B. Negotiate the Terms
If you’re considering a loan with a prepayment penalty, it may be possible to negotiate the terms with the lender. Ask whether the penalty can be reduced or removed entirely, particularly if you plan to pay off the loan early.
C. Pay Attention to Loan Terms
If you’re considering making large payments toward the loan principal, check the loan agreement to see whether this would trigger a penalty. In some cases, you can make smaller extra payments to reduce the principal without incurring a penalty.
D. Understand the Loan Structure
Look for loans with flexible terms, such as those that allow you to make partial payments without incurring penalties. Some loans may also provide options for paying off a portion of the loan early, without triggering a penalty.
6. Conclusion
A car loan prepayment penalty is a fee that some lenders charge if you pay off your loan early, make a large lump-sum payment, or refinance your loan before the term ends. While these penalties are not universal, they can add unexpected costs to your loan repayment strategy. It’s important to understand whether your car loan agreement includes a prepayment penalty and to factor this into your financial planning.
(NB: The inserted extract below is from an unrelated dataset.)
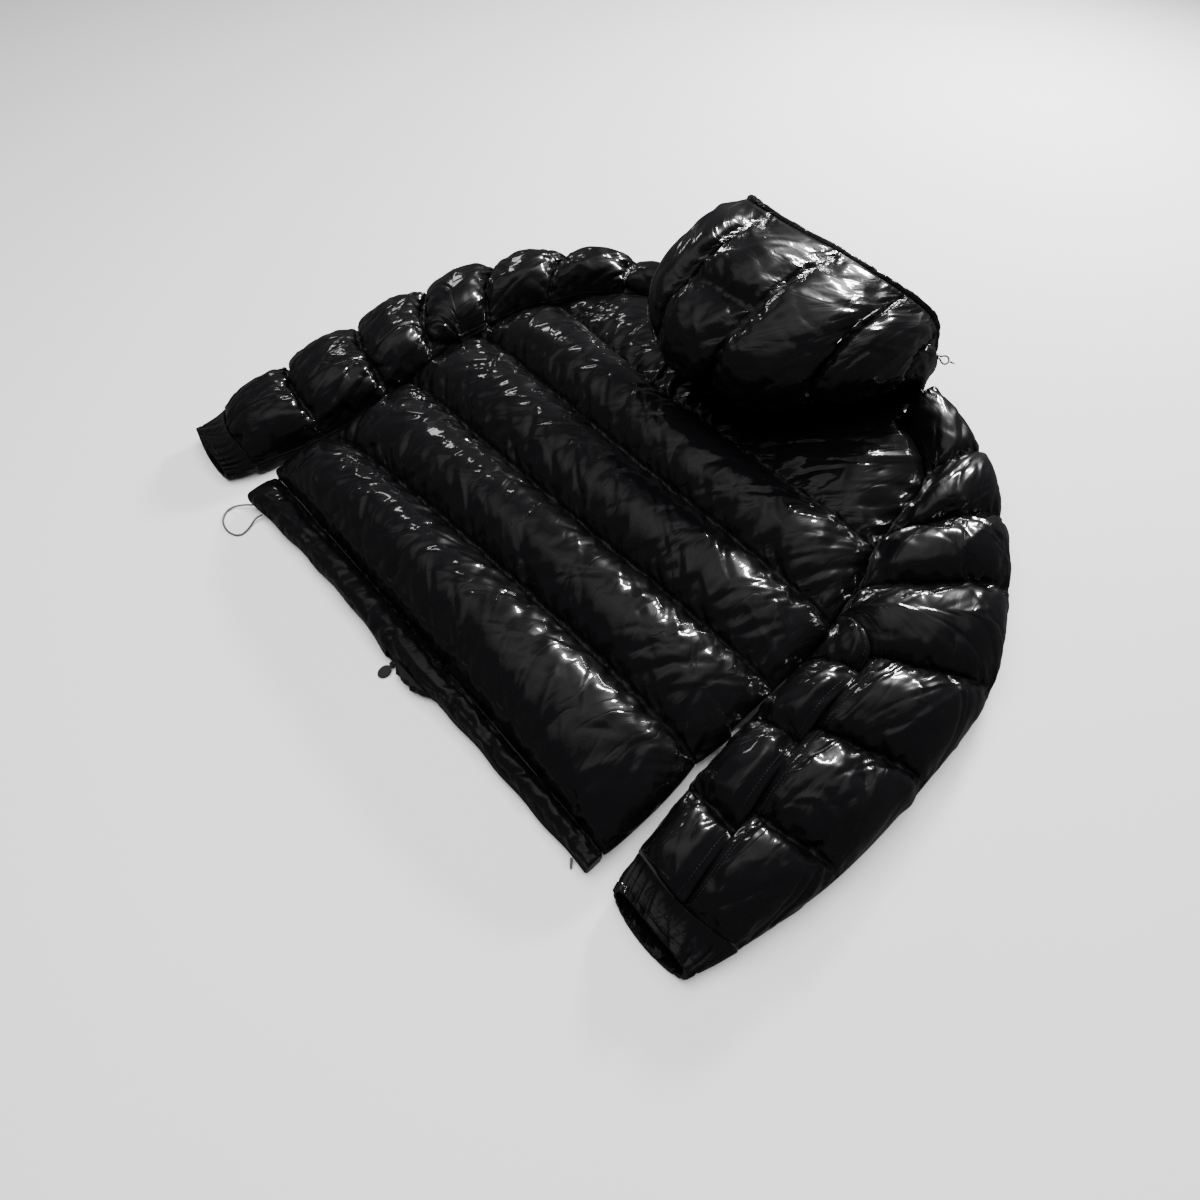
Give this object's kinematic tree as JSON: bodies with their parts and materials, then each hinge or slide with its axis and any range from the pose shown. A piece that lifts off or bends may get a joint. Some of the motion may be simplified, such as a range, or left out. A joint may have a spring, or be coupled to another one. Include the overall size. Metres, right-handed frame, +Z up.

Before committing to a car loan, make sure to carefully review the terms and conditions, particularly around early repayment. If you prefer the flexibility to pay off your loan sooner without penalty, look for lenders that offer loans with no prepayment penalties. In any case, understanding your loan agreement will help you make better decisions about repaying your car loan and managing your finances effectively.